===== Available data =====

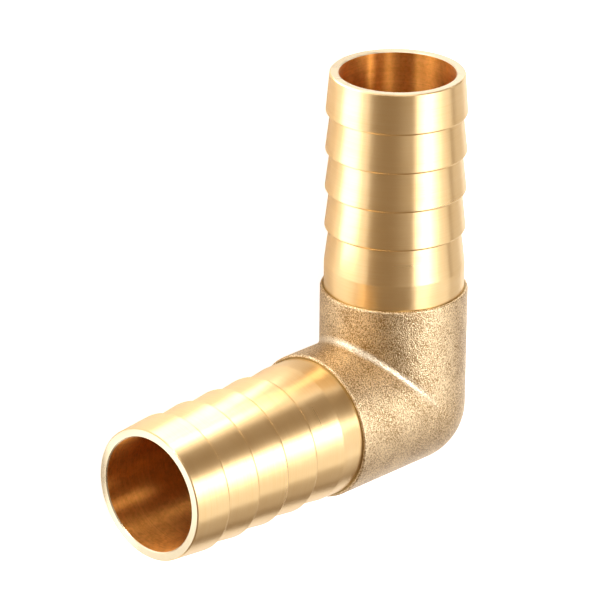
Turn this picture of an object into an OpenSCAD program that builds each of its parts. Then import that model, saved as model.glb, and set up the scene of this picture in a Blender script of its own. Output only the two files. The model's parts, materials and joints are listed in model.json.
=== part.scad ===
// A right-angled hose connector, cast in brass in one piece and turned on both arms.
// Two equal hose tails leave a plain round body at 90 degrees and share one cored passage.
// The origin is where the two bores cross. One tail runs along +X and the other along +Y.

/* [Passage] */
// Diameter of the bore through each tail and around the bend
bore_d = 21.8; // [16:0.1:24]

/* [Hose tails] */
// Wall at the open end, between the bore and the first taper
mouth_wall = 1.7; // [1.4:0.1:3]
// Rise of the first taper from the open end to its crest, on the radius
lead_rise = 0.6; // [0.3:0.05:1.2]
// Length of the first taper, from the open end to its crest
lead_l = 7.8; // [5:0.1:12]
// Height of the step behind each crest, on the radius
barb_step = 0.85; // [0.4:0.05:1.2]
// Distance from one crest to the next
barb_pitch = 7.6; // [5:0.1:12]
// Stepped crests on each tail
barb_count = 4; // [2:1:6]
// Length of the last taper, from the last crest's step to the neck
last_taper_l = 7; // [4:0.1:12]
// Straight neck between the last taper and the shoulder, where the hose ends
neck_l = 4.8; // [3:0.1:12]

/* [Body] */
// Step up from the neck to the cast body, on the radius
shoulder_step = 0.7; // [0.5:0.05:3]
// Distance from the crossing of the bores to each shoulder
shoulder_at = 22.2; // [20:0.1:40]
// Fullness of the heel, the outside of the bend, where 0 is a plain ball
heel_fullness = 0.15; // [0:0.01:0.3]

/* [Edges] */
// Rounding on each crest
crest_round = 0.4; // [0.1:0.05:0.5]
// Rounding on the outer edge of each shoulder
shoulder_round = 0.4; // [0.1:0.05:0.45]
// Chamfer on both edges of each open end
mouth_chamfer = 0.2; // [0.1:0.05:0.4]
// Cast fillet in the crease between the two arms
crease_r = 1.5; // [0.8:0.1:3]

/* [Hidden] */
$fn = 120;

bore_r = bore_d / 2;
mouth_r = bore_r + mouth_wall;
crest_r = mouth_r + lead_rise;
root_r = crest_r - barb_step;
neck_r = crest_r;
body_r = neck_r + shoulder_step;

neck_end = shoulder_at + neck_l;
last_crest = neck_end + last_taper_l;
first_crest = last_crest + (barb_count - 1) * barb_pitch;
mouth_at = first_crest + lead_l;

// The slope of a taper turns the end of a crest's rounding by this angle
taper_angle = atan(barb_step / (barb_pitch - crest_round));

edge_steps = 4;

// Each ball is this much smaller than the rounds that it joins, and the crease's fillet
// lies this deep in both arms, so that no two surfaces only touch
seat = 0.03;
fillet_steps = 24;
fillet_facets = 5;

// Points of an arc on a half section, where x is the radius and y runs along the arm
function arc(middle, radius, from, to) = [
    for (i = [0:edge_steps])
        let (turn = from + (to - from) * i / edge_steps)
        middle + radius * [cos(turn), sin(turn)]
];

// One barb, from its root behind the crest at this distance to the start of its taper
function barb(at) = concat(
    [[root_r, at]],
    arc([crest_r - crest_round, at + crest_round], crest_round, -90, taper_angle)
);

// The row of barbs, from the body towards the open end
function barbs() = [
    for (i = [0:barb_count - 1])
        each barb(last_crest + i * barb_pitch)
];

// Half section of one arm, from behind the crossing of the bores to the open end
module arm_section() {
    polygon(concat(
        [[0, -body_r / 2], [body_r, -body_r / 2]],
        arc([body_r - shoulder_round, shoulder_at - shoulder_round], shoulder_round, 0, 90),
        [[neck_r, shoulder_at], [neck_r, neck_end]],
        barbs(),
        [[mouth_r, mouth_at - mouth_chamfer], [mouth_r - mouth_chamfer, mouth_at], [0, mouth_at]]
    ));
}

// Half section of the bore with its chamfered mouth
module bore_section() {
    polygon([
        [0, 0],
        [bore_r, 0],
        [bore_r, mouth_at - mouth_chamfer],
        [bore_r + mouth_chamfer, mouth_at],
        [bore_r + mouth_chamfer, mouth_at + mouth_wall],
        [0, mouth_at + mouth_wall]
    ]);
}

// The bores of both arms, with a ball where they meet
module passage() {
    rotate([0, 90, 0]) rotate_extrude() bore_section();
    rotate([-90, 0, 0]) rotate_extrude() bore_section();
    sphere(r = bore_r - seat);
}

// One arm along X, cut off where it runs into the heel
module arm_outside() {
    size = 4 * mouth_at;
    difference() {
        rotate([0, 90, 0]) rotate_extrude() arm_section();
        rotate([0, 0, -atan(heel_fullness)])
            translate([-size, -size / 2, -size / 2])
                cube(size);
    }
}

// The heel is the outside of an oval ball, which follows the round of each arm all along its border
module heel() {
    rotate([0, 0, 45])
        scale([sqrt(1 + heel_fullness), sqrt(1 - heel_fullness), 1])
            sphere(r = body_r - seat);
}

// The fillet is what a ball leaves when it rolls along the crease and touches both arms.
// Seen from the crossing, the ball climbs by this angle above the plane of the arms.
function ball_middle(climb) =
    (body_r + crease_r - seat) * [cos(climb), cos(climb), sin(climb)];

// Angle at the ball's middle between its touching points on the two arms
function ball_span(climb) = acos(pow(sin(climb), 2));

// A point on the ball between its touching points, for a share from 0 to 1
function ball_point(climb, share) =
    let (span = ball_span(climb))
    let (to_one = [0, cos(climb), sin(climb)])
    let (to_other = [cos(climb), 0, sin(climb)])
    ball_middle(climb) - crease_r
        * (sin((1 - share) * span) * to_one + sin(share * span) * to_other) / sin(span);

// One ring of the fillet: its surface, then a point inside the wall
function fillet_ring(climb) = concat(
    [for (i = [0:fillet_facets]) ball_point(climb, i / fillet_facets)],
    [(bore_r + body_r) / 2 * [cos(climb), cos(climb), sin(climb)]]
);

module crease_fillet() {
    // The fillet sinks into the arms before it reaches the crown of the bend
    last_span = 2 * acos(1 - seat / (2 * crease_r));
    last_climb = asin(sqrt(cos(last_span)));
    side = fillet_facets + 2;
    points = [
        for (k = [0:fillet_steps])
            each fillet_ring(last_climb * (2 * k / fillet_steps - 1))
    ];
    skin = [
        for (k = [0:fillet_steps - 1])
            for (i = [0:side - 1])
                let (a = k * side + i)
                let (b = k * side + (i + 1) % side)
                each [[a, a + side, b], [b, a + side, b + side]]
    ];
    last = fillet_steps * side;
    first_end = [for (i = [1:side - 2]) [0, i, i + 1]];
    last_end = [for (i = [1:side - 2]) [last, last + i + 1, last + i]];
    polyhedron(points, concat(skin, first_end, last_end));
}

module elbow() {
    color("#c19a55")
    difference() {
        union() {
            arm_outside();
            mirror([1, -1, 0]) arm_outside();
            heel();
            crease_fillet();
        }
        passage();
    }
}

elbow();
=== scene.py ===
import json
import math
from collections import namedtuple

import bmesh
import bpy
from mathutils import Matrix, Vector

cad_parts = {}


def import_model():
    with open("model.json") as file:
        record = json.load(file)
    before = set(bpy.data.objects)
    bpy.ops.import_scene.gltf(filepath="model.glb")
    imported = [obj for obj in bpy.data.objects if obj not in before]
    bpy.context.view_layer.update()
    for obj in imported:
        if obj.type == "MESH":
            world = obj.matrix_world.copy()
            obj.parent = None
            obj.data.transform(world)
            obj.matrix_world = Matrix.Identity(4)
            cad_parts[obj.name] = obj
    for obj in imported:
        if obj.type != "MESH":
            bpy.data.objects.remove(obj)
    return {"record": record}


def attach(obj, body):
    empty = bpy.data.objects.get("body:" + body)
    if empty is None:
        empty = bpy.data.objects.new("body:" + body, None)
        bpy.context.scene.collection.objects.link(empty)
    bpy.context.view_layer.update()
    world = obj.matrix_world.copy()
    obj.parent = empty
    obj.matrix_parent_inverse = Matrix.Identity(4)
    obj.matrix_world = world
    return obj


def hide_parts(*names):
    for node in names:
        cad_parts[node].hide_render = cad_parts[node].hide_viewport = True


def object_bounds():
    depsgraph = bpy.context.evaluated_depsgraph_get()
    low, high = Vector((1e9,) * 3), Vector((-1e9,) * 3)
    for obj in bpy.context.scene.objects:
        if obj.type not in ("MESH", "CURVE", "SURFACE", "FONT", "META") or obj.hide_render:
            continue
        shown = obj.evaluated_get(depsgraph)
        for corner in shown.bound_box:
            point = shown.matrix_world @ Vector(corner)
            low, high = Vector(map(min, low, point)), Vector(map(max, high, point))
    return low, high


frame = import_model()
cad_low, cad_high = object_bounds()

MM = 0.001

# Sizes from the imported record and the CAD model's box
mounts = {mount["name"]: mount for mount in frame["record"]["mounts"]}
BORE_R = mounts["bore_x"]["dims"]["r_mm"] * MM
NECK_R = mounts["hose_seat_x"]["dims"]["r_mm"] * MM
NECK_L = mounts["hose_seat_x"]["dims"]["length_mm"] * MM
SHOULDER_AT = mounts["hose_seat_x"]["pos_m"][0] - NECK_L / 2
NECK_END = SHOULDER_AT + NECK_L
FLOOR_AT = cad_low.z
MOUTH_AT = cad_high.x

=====

* [What the task asks] Print exactly the lines from the one containing "if obj.type not" to the one containing "return low, high", both included, and nothing else.

* [The reply]
        if obj.type not in ("MESH", "CURVE", "SURFACE", "FONT", "META") or obj.hide_render:
            continue
        shown = obj.evaluated_get(depsgraph)
        for corner in shown.bound_box:
            point = shown.matrix_world @ Vector(corner)
            low, high = Vector(map(min, low, point)), Vector(map(max, high, point))
    return low, high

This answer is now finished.